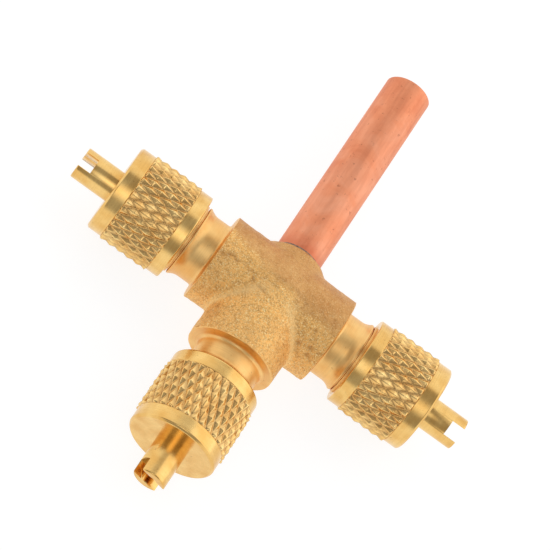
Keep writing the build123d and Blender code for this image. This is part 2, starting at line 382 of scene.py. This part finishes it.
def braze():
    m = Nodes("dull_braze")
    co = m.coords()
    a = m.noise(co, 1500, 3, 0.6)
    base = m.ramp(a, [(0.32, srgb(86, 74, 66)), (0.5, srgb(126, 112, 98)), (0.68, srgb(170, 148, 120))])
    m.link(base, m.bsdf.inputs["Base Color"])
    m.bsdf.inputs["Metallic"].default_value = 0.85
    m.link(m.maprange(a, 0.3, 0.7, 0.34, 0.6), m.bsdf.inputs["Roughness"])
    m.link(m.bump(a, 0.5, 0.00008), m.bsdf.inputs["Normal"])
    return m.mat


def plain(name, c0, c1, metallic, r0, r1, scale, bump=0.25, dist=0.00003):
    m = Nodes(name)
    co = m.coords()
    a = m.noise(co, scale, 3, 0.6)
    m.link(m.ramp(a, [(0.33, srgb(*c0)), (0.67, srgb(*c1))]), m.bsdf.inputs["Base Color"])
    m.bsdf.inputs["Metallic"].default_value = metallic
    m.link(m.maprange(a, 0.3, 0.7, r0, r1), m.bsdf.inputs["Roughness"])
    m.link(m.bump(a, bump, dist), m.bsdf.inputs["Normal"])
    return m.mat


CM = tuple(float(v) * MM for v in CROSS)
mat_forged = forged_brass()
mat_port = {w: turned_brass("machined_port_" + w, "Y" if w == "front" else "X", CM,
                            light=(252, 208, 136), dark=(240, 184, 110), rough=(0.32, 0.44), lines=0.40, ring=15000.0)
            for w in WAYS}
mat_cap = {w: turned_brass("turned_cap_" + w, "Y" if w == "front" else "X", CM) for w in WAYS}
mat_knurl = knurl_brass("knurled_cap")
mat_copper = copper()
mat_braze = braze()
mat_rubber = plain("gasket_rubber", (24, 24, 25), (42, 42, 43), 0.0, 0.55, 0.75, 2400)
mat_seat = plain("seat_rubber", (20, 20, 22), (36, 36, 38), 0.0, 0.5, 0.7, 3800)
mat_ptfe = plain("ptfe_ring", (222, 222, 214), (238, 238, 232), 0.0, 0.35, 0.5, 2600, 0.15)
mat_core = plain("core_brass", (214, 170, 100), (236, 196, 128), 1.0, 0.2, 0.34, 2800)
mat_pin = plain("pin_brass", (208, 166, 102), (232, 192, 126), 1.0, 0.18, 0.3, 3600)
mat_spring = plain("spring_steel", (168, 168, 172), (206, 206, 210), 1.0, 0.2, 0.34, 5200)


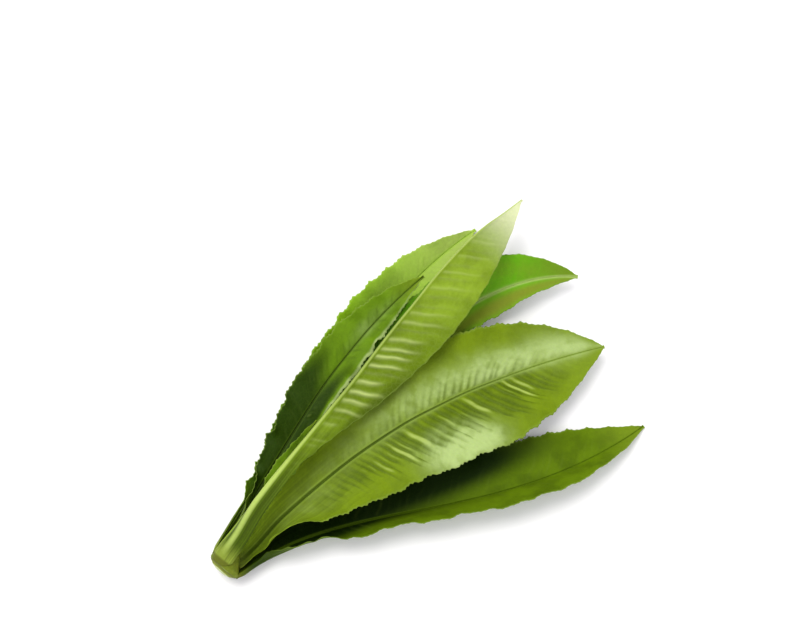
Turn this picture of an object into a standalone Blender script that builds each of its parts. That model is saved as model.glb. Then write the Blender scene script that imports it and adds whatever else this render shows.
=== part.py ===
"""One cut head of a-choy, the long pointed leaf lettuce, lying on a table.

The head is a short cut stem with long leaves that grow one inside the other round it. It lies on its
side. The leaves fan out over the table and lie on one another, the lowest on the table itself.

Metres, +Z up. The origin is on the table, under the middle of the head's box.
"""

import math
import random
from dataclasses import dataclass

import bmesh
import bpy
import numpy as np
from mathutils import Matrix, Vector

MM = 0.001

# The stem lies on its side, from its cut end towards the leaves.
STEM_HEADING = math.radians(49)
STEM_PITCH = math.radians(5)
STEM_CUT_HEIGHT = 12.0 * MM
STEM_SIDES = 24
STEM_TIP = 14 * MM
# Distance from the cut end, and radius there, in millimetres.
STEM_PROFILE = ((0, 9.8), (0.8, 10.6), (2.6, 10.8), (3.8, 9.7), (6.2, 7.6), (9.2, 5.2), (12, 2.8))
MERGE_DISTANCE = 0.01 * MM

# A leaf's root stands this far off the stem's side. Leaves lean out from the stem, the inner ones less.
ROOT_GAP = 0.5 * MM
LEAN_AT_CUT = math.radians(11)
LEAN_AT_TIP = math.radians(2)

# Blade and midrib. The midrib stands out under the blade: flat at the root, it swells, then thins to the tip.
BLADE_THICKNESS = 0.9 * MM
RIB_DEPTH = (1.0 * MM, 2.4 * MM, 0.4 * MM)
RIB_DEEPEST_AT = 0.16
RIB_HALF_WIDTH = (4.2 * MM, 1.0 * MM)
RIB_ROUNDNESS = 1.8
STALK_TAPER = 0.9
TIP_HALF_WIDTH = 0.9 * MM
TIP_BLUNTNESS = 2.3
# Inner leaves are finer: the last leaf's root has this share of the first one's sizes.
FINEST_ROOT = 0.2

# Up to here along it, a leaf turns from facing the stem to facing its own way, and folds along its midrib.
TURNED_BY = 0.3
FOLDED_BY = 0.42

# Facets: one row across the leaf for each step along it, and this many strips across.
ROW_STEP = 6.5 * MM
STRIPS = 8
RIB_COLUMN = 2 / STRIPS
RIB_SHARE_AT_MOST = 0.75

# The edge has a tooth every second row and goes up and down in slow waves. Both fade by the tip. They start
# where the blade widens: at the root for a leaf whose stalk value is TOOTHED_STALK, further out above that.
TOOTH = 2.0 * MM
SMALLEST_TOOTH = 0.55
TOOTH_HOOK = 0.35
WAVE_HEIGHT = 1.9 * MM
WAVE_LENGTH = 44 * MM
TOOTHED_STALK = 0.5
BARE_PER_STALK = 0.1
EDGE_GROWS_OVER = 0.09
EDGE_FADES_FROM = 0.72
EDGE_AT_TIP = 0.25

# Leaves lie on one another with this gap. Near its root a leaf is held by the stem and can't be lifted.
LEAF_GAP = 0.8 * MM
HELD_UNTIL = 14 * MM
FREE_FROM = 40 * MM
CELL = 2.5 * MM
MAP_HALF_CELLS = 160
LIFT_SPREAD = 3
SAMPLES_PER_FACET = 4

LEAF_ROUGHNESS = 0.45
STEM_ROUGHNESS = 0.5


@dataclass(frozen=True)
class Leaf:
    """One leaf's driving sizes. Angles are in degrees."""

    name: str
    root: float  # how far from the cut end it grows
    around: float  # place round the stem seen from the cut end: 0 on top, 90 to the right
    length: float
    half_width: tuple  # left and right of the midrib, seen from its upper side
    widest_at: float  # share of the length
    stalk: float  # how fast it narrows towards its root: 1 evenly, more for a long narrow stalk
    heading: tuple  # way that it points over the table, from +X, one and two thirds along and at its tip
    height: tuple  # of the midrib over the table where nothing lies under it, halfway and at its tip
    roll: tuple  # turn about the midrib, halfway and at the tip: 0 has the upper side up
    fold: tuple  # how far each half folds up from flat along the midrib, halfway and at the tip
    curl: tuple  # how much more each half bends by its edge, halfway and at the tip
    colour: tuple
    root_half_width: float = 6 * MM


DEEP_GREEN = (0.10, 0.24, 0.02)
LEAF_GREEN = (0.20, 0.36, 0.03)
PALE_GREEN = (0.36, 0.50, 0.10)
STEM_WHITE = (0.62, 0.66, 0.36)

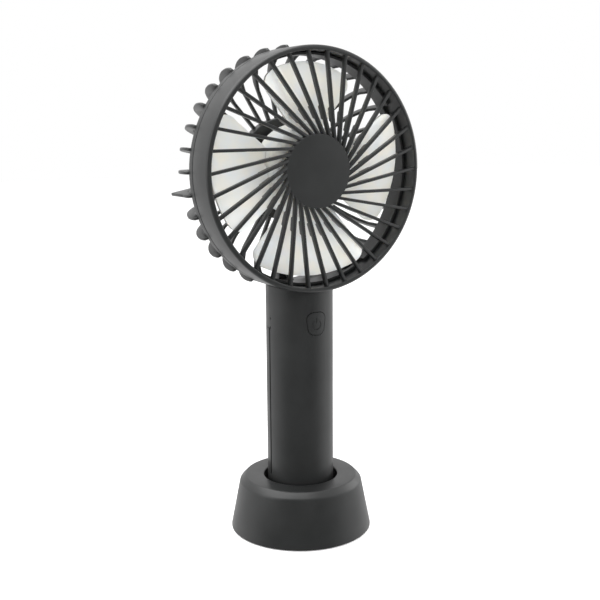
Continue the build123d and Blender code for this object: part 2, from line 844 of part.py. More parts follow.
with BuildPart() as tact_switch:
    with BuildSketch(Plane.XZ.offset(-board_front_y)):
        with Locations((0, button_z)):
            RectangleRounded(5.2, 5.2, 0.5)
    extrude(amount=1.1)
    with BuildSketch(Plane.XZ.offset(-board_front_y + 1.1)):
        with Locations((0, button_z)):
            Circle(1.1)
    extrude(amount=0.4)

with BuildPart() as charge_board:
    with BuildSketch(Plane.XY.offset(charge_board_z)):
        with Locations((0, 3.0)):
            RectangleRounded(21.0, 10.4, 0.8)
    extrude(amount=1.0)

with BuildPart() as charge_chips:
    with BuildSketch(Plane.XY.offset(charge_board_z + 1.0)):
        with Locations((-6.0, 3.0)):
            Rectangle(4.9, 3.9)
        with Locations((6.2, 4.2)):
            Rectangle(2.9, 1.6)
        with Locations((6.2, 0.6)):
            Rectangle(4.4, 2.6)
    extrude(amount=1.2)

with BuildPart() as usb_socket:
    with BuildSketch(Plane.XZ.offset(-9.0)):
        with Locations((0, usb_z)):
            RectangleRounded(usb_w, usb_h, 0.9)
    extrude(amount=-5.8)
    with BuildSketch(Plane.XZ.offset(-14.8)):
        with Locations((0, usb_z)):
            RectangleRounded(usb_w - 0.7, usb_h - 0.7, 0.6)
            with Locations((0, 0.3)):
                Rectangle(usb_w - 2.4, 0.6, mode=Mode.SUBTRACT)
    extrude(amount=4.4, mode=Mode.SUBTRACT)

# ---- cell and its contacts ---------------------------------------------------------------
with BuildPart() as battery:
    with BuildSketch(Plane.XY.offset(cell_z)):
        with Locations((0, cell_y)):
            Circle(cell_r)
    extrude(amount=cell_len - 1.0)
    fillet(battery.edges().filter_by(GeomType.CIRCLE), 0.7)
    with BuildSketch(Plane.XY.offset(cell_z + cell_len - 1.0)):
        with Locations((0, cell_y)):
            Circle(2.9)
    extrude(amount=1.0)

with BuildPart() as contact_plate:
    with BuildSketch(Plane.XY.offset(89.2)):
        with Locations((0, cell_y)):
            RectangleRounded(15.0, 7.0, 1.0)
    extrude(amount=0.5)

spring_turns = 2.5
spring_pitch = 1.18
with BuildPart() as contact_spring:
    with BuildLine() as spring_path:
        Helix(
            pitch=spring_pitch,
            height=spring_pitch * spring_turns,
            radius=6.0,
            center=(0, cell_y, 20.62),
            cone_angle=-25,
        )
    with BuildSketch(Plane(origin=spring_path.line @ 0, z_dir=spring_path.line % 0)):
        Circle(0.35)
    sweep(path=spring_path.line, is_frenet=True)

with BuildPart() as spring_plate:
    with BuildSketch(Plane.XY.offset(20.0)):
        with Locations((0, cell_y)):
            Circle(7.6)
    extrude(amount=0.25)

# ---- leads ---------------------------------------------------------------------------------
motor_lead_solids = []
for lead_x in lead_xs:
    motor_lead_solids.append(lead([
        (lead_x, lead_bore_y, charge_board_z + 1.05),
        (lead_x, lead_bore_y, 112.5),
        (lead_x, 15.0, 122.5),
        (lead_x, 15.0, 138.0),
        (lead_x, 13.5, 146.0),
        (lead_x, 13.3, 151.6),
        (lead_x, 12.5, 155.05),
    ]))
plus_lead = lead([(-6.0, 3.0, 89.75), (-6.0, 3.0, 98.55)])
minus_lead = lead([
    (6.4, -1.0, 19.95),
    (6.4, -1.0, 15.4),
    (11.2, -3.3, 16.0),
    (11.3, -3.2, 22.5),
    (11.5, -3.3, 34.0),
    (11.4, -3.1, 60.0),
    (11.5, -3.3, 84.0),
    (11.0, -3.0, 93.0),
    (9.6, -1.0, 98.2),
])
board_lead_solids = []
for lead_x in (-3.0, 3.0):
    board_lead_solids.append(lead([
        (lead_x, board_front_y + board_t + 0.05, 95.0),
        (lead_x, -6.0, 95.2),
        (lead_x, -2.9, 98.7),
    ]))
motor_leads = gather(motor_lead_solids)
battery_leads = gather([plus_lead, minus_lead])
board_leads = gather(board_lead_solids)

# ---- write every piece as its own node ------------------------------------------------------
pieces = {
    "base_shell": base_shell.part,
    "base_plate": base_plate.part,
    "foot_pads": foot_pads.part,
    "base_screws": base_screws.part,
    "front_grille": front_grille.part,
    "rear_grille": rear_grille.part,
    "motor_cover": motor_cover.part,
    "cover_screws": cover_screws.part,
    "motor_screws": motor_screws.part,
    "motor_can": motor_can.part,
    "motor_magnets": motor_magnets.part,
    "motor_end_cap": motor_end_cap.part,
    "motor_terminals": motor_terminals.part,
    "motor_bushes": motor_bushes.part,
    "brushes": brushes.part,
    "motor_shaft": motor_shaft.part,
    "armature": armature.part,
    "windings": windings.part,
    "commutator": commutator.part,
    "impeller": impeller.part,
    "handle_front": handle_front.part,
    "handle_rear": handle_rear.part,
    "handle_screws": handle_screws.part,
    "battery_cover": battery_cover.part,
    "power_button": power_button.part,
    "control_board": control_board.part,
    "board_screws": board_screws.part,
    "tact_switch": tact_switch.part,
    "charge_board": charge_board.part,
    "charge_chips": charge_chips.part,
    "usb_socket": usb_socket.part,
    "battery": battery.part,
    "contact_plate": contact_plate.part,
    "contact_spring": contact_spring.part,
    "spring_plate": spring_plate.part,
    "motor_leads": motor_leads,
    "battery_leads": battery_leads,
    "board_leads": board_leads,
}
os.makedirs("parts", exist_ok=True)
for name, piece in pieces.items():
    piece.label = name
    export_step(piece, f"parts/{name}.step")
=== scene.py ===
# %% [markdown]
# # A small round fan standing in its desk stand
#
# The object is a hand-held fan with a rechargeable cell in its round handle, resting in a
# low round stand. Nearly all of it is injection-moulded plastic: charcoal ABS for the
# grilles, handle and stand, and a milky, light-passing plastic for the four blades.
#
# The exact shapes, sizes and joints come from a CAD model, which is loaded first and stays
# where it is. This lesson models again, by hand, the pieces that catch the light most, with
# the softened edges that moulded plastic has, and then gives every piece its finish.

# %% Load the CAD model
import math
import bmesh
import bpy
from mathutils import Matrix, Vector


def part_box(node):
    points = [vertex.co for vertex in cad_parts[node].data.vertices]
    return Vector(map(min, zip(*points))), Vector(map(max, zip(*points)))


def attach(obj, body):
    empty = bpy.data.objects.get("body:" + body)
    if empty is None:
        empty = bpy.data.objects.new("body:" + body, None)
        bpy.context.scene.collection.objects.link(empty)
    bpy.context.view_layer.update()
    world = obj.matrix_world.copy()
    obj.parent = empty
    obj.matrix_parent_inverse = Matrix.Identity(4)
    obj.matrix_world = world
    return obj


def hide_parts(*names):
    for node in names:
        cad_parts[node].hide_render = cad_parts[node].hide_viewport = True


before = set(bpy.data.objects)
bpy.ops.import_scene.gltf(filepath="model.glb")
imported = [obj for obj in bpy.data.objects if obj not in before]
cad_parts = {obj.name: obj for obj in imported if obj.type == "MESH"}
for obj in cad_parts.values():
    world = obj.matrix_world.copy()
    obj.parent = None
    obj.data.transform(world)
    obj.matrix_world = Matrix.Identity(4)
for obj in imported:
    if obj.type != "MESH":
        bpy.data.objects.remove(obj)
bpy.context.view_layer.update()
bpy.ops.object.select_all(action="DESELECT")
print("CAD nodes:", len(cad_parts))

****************

*What you will do*.
Copy verbatim the line that contains "for name, piece", the line that contains "if empty is", and all lines between them.

*Solution for this task*.
for name, piece in pieces.items():
    piece.label = name
    export_step(piece, f"parts/{name}.step")
=== scene.py ===
# %% [markdown]
# # A small round fan standing in its desk stand
#
# The object is a hand-held fan with a rechargeable cell in its round handle, resting in a
# low round stand. Nearly all of it is injection-moulded plastic: charcoal ABS for the
# grilles, handle and stand, and a milky, light-passing plastic for the four blades.
#
# The exact shapes, sizes and joints come from a CAD model, which is loaded first and stays
# where it is. This lesson models again, by hand, the pieces that catch the light most, with
# the softened edges that moulded plastic has, and then gives every piece its finish.

# %% Load the CAD model
import math
import bmesh
import bpy
from mathutils import Matrix, Vector


def part_box(node):
    points = [vertex.co for vertex in cad_parts[node].data.vertices]
    return Vector(map(min, zip(*points))), Vector(map(max, zip(*points)))


def attach(obj, body):
    empty = bpy.data.objects.get("body:" + body)
    if empty is None:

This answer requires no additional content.